Probate is a legal process during which a deceased person’s assets are divided among heirs and beneficiaries. During this process, their debts are also handled.
Usually, the first step of probate is to verify the decedent’s last will and testament. If they died without a will, then probate will still occur but likely take longer and be more complex.
What happens when someone dies and doesn’t have a will?
When a person dies but doesn’t have a will, then they have died “intestate.” This means that they have no will to provide guidance on the distribution of the estate. As a result, the estate is subject to state law.
In probate court, the judge will determine how to divide the decedent’s assets and debts. This usually begins with paying off debts. Once those are covered, then remaining assets are divided among the heirs and beneficiaries according to state law.

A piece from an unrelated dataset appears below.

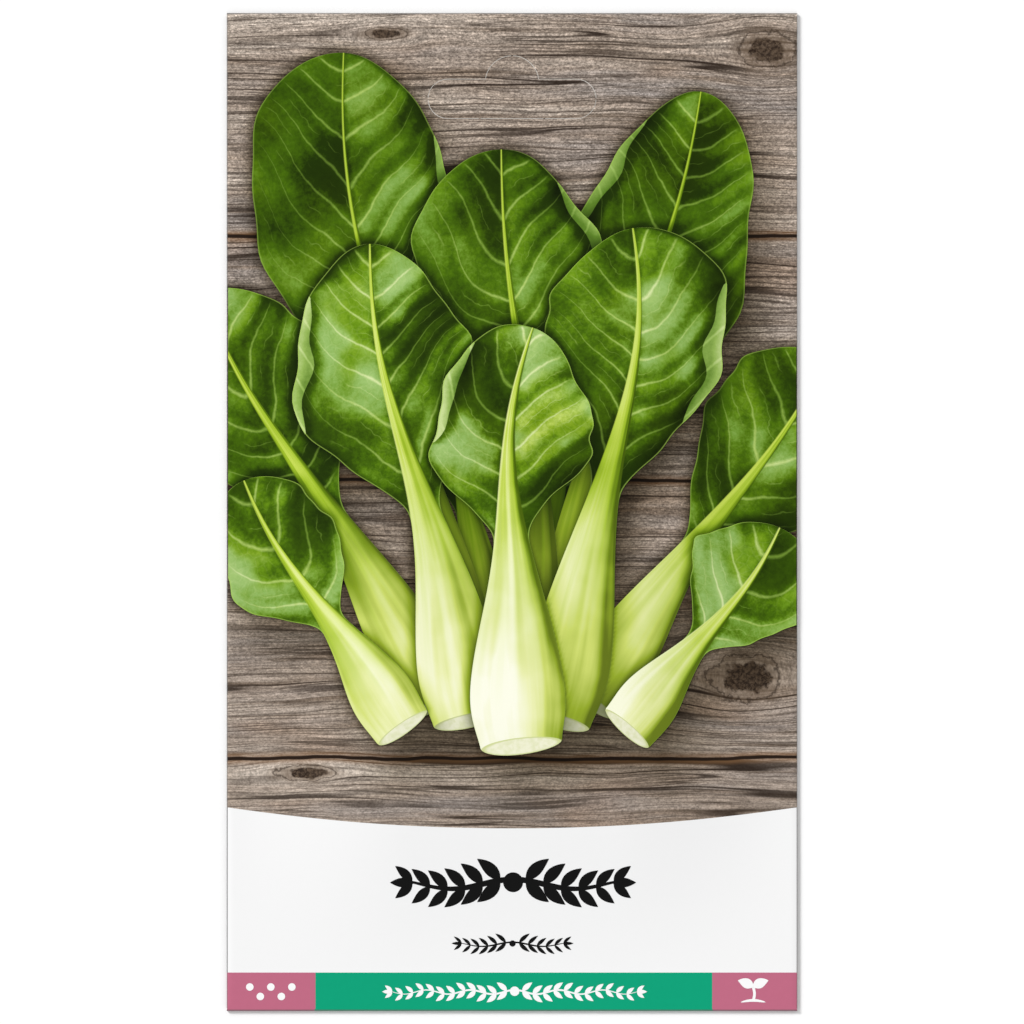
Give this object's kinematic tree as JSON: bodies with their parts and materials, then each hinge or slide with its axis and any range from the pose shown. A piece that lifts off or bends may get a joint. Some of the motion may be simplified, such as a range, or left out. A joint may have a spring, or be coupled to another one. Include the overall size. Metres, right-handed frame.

Why is it important to have a will?
If you have a will, then your will has the chance to clarify your wishes. Without it, the court needs to make decisions on your behalf. Georgia probate law is not necessarily going to distribute the assets in the way that you’d like.
How are assets divided when there is no will?
If an estate does go to probate because no will is present, then usually the assets are divided starting by granting a spouse year’s support. This is an option that grants the spouse and their minor children property from the estate before debts are paid off. This is helpful in situations where the family’s breadwinner is now deceased.
For other cases, it’s normal to see the estate cover debts first. Then, if the individual had a spouse, they typically receive a portion of the estate. Their children or grandchildren may also receive some of the estate. If the decedent had no children or spouse, then their parents may obtain assets from the estate. If no parents are living, then siblings may take the estate.
This can be complex, but there are straightforward guidelines. An attorney can help families dealing with probate find the best path forward to shorten the process, save time and money and move on.